● Task brief:
Output exactly, and only, the lines from the line containing "obj.matrix_parent_inverse = Matrix.Identity(4)" through the line containing "stands on z = 0.", both included.

__________

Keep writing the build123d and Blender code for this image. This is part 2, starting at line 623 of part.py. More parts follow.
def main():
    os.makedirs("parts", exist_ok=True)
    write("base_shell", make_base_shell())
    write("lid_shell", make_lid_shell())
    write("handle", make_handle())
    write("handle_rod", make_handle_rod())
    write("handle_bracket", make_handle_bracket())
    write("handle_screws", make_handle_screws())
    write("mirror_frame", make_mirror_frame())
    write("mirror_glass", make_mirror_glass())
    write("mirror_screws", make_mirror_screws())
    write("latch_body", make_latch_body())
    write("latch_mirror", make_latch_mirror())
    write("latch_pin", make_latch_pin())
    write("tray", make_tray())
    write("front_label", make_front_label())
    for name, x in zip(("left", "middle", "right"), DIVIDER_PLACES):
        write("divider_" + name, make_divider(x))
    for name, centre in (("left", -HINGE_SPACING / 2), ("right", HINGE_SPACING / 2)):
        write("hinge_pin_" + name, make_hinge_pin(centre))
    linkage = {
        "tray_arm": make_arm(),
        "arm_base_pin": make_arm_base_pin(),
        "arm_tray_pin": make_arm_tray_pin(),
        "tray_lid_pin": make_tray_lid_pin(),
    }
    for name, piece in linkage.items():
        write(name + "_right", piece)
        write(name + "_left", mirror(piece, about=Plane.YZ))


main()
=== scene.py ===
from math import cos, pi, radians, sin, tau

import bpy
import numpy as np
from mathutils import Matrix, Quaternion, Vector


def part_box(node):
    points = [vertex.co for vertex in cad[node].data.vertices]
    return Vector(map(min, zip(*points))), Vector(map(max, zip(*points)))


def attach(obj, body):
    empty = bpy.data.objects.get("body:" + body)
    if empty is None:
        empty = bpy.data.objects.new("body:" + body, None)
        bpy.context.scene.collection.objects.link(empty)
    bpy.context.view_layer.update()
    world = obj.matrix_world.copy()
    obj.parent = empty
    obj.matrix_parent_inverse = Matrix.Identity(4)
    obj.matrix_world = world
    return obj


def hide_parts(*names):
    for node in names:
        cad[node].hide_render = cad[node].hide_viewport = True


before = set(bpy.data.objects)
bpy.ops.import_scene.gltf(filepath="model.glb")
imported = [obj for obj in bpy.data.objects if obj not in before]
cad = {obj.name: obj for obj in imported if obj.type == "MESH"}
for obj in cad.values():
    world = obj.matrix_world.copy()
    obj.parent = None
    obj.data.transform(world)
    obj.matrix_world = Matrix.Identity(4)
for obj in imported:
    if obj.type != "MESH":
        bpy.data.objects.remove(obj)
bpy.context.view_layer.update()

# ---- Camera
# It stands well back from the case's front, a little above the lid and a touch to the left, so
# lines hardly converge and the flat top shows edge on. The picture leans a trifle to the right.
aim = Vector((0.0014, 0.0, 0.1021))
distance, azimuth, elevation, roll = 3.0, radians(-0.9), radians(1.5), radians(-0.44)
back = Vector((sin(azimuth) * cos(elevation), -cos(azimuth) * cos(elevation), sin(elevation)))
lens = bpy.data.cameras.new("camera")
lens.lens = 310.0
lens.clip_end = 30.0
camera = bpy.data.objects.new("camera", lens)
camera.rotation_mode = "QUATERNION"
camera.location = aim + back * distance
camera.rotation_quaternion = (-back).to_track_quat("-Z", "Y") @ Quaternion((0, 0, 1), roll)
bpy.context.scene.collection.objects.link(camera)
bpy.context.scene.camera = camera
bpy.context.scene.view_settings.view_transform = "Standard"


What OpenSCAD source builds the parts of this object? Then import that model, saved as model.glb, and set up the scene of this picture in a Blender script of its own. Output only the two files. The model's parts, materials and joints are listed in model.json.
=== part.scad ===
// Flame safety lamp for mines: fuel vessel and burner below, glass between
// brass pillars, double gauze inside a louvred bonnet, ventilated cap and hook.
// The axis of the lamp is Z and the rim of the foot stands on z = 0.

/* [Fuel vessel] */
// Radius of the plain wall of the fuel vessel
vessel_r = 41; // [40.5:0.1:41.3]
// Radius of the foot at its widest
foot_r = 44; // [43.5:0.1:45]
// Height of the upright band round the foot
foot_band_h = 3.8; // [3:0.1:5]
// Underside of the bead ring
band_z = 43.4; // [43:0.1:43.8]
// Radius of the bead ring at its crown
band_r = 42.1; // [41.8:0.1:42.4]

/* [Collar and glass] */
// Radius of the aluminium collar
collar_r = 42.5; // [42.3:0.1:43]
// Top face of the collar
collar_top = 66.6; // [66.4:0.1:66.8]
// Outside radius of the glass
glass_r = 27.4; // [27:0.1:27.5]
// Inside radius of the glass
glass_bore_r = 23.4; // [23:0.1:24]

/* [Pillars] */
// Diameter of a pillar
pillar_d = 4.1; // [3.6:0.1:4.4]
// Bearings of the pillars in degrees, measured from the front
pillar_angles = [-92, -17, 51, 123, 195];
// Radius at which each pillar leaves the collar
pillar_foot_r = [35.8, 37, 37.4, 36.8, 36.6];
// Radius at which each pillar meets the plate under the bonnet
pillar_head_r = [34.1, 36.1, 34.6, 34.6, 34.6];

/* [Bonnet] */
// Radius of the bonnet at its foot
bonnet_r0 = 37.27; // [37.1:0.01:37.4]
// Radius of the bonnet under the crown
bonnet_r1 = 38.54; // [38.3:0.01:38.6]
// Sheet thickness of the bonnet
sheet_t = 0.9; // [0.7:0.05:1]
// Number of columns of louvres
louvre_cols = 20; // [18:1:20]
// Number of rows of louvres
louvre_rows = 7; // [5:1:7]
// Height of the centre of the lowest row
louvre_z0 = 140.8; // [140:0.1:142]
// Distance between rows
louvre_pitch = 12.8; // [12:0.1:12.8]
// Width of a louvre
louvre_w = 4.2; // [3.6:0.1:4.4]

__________

● Expected answer:
    obj.matrix_parent_inverse = Matrix.Identity(4)
    obj.matrix_world = world
    return obj


def hide_parts(*names):
    for node in names:
        cad[node].hide_render = cad[node].hide_viewport = True


before = set(bpy.data.objects)
bpy.ops.import_scene.gltf(filepath="model.glb")
imported = [obj for obj in bpy.data.objects if obj not in before]
cad = {obj.name: obj for obj in imported if obj.type == "MESH"}
for obj in cad.values():
    world = obj.matrix_world.copy()
    obj.parent = None
    obj.data.transform(world)
    obj.matrix_world = Matrix.Identity(4)
for obj in imported:
    if obj.type != "MESH":
        bpy.data.objects.remove(obj)
bpy.context.view_layer.update()

# ---- Camera
# It stands well back from the case's front, a little above the lid and a touch to the left, so
# lines hardly converge and the flat top shows edge on. The picture leans a trifle to the right.
aim = Vector((0.0014, 0.0, 0.1021))
distance, azimuth, elevation, roll = 3.0, radians(-0.9), radians(1.5), radians(-0.44)
back = Vector((sin(azimuth) * cos(elevation), -cos(azimuth) * cos(elevation), sin(elevation)))
lens = bpy.data.cameras.new("camera")
lens.lens = 310.0
lens.clip_end = 30.0
camera = bpy.data.objects.new("camera", lens)
camera.rotation_mode = "QUATERNION"
camera.location = aim + back * distance
camera.rotation_quaternion = (-back).to_track_quat("-Z", "Y") @ Quaternion((0, 0, 1), roll)
bpy.context.scene.collection.objects.link(camera)
bpy.context.scene.camera = camera
bpy.context.scene.view_settings.view_transform = "Standard"


What OpenSCAD source builds the parts of this object? Then import that model, saved as model.glb, and set up the scene of this picture in a Blender script of its own. Output only the two files. The model's parts, materials and joints are listed in model.json.
=== part.scad ===
// Flame safety lamp for mines: fuel vessel and burner below, glass between
// brass pillars, double gauze inside a louvred bonnet, ventilated cap and hook.
// The axis of the lamp is Z and the rim of the foot stands on z = 0.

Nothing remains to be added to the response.